As reports of terrorism leak onto the Internet people await the identity of the perpetrator. If it turns out to have been a Muslim, Conservatives talk of the fearsome jihadist threat while progressives claim it was an isolated lunatic. If it turns out to have been a white man, progressives talk of the fearsome racist threat while Conservatives claim it was an isolated lunatic. Both tribes, if forced to make the second argument, accuse the other of politicising tragedies.
One need not trawl through the archives to prove this point. It has been proved this very week. Conservatives claimed that the Orlando gunman Omar Mateen was an Islamic militant while progressives claimed he was a mixed up sociopath. Progressives claimed that Jo Cox MP’s murderer Thomas Maire was a militant nationalist while Conservatives claimed he was a lone madman.
In both cases both arguments contained elements of truth. It was probably correct, to take the most recent example, that Maire had mental health problems but right wing commentators who claimed that he was some kind of apolitical madman, in the face of evidence connecting him to the National Alliance, founded by the author of the pro-genocide pulp novel The Turner Diaries, are embarrassed now that he is barking “death to traitors” in court.
To think that a terrorist must be a militant ideologue or an unhinged sociopath is to erect a blatant false dichotomy. In truth, the unstable and unhappy are attracted to radical politics, where frustration can be released, delusions can be rationalised and the obscure can seem significant. This may not excuse reducing those beliefs to the interpretations of their worst adherents but it may illuminate their worst features.
There is nothing wrong with making political points in the aftermath of atrocities. There is something wrong with making bogus political points. One can tease conclusions from the available data. One cannot extrapolate beyond its implications. Maire’s crime, then, demands analysis of the extreme right and, it appears, its American influences. It does not give cause to attack people with no clear personal or ideological affiliations with the man. (It is wrong, for example, to assume that he was influenced by the rhetoric of Nigel Farage or Boris Johnson. An admirer, if indeed he was, of fanatical white supremacists may have well needed no further prodding from such liberal conservatives.)

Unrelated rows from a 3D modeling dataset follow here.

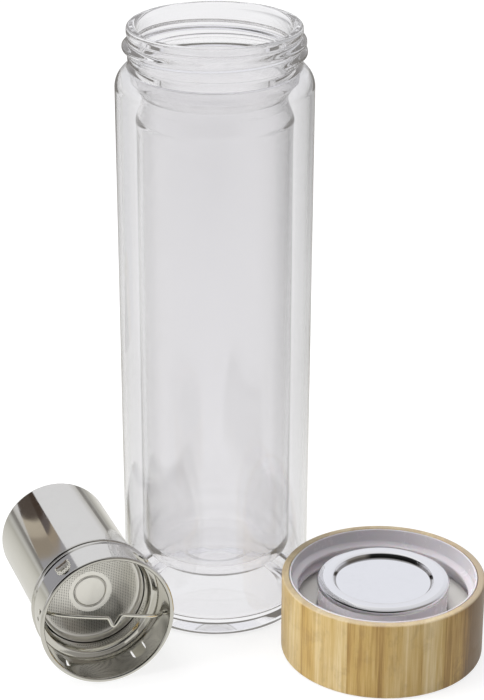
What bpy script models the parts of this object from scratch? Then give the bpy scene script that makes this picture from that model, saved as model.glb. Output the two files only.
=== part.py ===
"""Tea infuser bottle: a double-walled glass bottle, its bamboo screw lid and its steel infuser.

Lengths are in metres. The bottle stands; the lid lies beside it on its top face, open side up,
and the infuser lies on its side with its mouth towards the front. Each assembly is modelled
upright in its own frame and then laid where it belongs by the empty that carries it.
"""

import math

import bmesh
import bpy
from mathutils import Matrix, Vector

# Shared clearances and finish of the round shapes
fit_gap = 0.0002
running_gap = 0.0003
overrun = 0.0004
round_steps = 36
small_round_steps = 20
smooth_angle = math.radians(35)

# Glass vessel: the inner wall, the neck and the mouth
bottle_height = 0.2188
rim_radius = 0.0300
rim_round = 0.0015
rim_band = 0.0034
finish_radius = 0.0297
neck_radius = 0.0287
neck_bore = 0.0262
neck_top_drop = 0.0112
vessel_wall = 0.0017
vessel_radius = 0.0269
waist_bore = 0.0236
waist_height = 0.1950
bulge_radius = 0.0272
bulge_height = 0.1868
bulge_foot_height = 0.1815
vessel_floor_height = 0.0190
vessel_corner = 0.0080
vessel_floor_dome = 0.0006

# Screw thread on the neck
thread_crest_radius = 0.0315
thread_pitch = 0.0042
thread_foot_width = 0.0040
thread_crest_width = 0.0014
thread_drop = 0.0072
thread_turns = 1.25
thread_run_out_turns = 0.12
thread_offset_share = 0.37
thread_start_turn = -0.125

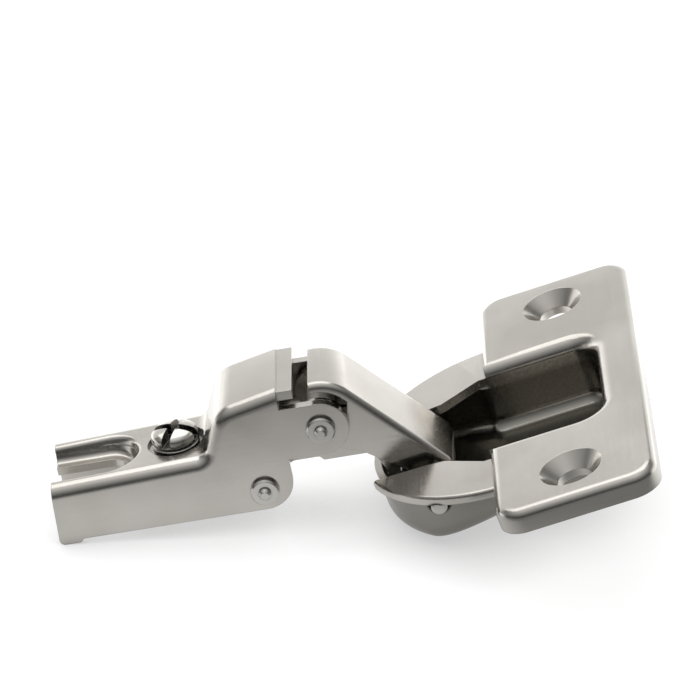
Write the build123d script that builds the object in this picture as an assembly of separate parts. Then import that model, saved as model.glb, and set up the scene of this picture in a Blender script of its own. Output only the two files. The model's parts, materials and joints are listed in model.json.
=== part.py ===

I doubt that this argument will ever be accepted in a time where rhetoric has triumphed over dialectic. Progressive commentators are accusing advocating Brexit of encouraging division – forgotten, perhaps, their own dire warnings of “economic suicide”. Yet I suspect that Cameron, Corbyn and Farage could join hands and rhapsodise about a glorious, harmonic future and we would remain divided, for division is in large part due to economic, demographic and cultural change that divide by their very nature. No rhetoric can unite our conflicting ambitions and the heat of this election on what is only one feature of these modern trends is symptomatic of the repressed frustration that this has caused. In the echoes of the guns we should reflect on that.